╭──

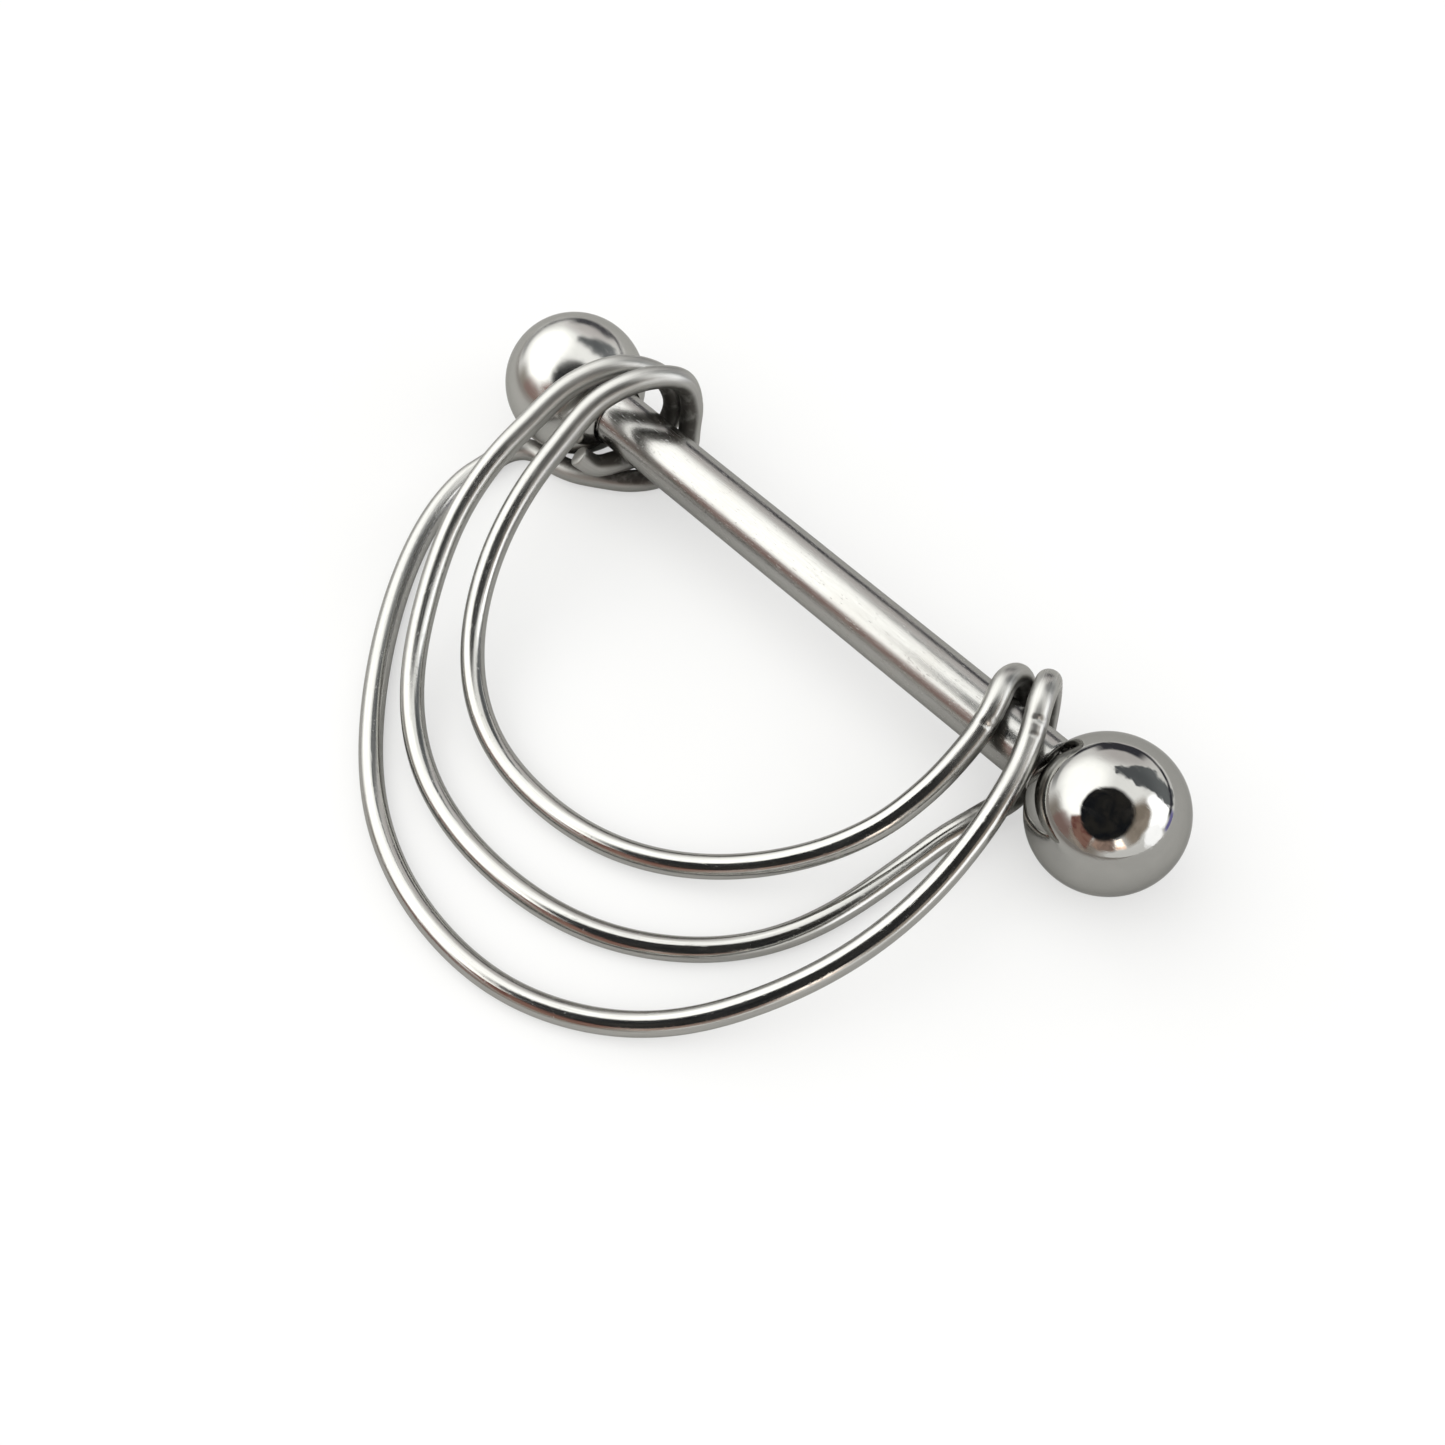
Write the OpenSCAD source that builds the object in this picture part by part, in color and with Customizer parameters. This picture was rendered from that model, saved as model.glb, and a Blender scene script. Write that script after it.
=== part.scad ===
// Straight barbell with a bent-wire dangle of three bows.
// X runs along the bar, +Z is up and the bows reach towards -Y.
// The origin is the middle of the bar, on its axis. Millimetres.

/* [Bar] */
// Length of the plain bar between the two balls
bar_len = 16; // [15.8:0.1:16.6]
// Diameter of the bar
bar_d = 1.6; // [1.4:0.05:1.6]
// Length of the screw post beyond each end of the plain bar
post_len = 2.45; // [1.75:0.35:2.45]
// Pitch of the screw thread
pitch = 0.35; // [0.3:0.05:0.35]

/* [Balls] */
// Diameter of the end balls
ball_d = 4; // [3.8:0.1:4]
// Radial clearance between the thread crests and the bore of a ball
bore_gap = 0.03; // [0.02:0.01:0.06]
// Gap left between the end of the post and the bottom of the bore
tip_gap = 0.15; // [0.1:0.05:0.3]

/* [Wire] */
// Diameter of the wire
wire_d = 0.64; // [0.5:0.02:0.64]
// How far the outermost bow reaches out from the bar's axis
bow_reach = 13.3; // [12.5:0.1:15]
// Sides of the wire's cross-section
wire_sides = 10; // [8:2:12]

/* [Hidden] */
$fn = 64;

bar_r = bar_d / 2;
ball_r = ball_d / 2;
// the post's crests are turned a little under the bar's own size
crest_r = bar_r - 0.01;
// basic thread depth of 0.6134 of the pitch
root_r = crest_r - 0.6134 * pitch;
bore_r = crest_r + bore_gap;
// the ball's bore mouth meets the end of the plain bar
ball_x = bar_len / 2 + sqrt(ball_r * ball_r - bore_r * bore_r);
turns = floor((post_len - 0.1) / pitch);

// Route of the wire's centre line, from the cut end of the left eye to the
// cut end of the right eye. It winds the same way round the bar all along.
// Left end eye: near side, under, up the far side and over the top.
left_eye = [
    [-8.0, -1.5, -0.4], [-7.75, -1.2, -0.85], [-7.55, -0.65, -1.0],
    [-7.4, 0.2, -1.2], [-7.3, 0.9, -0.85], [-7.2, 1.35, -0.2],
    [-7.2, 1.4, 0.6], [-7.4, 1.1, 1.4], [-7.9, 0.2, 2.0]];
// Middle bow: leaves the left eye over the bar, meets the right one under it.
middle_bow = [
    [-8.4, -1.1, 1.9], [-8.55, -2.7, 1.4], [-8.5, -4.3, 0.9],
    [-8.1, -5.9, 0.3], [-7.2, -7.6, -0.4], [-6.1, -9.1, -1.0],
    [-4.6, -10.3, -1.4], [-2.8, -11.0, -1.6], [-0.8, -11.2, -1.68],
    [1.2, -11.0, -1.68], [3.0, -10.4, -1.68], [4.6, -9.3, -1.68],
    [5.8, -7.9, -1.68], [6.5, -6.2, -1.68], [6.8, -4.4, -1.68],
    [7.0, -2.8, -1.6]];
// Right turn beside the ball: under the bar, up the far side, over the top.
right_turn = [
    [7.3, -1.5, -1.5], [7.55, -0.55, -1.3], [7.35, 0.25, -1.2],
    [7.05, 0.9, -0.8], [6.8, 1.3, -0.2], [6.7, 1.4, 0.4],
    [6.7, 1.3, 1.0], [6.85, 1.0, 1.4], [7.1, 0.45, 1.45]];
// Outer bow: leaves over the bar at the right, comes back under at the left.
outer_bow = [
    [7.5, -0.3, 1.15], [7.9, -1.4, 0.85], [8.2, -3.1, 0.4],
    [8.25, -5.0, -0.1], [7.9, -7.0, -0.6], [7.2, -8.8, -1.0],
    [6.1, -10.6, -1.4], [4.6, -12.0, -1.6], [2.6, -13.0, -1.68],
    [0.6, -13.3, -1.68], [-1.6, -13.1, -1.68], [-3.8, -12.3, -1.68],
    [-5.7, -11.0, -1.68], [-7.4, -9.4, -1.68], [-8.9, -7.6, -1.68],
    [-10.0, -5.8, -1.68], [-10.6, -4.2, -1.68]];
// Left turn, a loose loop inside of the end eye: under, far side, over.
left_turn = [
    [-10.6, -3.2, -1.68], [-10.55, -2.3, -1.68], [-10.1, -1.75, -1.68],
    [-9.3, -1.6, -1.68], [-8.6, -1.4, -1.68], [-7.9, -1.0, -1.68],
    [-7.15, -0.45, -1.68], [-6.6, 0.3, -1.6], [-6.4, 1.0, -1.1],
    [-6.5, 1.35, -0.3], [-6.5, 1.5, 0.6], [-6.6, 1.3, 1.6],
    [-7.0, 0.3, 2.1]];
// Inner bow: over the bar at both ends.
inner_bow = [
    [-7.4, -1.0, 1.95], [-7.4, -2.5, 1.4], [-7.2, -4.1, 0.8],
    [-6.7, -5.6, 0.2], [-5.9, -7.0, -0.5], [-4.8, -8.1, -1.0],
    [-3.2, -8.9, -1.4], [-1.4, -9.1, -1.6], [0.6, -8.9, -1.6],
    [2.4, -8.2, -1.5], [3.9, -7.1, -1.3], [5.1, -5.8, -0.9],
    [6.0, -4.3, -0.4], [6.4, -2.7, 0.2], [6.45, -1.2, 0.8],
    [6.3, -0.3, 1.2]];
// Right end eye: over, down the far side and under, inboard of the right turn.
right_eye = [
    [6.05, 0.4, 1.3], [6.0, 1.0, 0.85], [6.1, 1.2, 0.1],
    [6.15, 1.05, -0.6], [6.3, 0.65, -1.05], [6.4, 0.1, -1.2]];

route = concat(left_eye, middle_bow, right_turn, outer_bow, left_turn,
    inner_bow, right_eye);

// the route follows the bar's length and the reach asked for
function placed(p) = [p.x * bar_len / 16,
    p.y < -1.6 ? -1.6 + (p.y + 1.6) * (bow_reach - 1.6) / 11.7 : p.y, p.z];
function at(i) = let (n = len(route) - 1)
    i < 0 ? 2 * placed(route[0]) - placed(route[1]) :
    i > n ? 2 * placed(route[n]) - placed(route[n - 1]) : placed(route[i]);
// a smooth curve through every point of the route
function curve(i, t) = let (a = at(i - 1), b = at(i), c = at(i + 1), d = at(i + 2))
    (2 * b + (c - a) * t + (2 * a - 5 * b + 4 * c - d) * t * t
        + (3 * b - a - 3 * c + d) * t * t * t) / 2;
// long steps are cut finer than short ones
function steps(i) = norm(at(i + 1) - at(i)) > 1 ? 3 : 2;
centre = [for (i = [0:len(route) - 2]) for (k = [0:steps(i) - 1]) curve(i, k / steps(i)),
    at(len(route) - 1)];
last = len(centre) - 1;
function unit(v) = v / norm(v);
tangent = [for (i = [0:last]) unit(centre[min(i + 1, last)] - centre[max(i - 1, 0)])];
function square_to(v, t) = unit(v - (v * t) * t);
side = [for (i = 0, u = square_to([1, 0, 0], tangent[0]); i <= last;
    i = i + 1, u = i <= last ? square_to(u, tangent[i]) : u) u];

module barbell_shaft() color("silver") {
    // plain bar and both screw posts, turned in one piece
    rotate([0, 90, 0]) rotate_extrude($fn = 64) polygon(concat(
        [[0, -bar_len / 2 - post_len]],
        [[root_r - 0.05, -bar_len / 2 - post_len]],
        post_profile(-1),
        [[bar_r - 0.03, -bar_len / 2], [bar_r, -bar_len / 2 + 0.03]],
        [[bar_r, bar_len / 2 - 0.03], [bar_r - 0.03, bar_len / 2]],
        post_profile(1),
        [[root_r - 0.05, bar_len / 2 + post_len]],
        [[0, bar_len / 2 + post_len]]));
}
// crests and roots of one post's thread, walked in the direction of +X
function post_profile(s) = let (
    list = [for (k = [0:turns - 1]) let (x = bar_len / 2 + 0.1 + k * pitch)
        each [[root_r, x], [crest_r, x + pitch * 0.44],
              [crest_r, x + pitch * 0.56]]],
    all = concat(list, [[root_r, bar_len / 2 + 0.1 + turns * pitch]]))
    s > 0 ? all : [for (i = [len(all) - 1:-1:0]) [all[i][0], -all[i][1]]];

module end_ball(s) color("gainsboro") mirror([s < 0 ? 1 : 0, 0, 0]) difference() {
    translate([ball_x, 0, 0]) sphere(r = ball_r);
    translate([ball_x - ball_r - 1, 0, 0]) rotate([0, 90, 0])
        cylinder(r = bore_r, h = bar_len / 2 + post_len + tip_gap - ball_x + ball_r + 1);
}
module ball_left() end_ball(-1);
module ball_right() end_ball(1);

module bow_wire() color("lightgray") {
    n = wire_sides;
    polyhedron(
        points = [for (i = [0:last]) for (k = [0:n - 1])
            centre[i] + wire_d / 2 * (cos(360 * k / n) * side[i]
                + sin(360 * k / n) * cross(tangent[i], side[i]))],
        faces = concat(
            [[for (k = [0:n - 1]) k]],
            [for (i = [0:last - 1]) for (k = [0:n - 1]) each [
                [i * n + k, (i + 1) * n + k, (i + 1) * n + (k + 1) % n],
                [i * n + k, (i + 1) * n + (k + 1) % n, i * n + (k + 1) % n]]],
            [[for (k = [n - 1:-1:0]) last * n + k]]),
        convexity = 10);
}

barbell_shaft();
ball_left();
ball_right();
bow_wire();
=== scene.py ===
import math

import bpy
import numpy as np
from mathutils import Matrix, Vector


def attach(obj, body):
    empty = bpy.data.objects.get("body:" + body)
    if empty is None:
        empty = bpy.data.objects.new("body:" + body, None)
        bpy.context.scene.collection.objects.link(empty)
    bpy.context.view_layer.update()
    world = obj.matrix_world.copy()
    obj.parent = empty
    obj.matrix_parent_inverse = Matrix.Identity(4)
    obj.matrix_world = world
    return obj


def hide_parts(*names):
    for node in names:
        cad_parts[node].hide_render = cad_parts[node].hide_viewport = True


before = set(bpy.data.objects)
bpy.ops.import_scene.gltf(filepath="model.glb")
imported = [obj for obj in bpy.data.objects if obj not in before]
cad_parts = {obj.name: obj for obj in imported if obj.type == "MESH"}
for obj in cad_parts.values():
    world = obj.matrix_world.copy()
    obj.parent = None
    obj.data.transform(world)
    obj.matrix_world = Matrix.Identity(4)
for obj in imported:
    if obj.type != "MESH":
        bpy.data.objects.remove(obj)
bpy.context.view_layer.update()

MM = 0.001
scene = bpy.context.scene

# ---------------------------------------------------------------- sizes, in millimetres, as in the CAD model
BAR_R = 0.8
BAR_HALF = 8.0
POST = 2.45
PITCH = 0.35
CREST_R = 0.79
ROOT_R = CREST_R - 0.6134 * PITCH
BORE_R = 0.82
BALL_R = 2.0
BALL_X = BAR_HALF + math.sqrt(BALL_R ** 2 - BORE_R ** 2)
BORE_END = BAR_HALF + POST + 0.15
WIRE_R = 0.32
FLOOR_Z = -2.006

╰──

**EXERCISE PROMPT**
Within the material above, transcribe exactly the lines that run from the line holding "mirror([s < 0" through the line holding "obj.parent = None".

**FULL ANSWER**
module end_ball(s) color("gainsboro") mirror([s < 0 ? 1 : 0, 0, 0]) difference() {
    translate([ball_x, 0, 0]) sphere(r = ball_r);
    translate([ball_x - ball_r - 1, 0, 0]) rotate([0, 90, 0])
        cylinder(r = bore_r, h = bar_len / 2 + post_len + tip_gap - ball_x + ball_r + 1);
}
module ball_left() end_ball(-1);
module ball_right() end_ball(1);

module bow_wire() color("lightgray") {
    n = wire_sides;
    polyhedron(
        points = [for (i = [0:last]) for (k = [0:n - 1])
            centre[i] + wire_d / 2 * (cos(360 * k / n) * side[i]
                + sin(360 * k / n) * cross(tangent[i], side[i]))],
        faces = concat(
            [[for (k = [0:n - 1]) k]],
            [for (i = [0:last - 1]) for (k = [0:n - 1]) each [
                [i * n + k, (i + 1) * n + k, (i + 1) * n + (k + 1) % n],
                [i * n + k, (i + 1) * n + (k + 1) % n, i * n + (k + 1) % n]]],
            [[for (k = [n - 1:-1:0]) last * n + k]]),
        convexity = 10);
}

barbell_shaft();
ball_left();
ball_right();
bow_wire();
=== scene.py ===
import math

import bpy
import numpy as np
from mathutils import Matrix, Vector


def attach(obj, body):
    empty = bpy.data.objects.get("body:" + body)
    if empty is None:
        empty = bpy.data.objects.new("body:" + body, None)
        bpy.context.scene.collection.objects.link(empty)
    bpy.context.view_layer.update()
    world = obj.matrix_world.copy()
    obj.parent = empty
    obj.matrix_parent_inverse = Matrix.Identity(4)
    obj.matrix_world = world
    return obj


def hide_parts(*names):
    for node in names:
        cad_parts[node].hide_render = cad_parts[node].hide_viewport = True


before = set(bpy.data.objects)
bpy.ops.import_scene.gltf(filepath="model.glb")
imported = [obj for obj in bpy.data.objects if obj not in before]
cad_parts = {obj.name: obj for obj in imported if obj.type == "MESH"}
for obj in cad_parts.values():
    world = obj.matrix_world.copy()
    obj.parent = None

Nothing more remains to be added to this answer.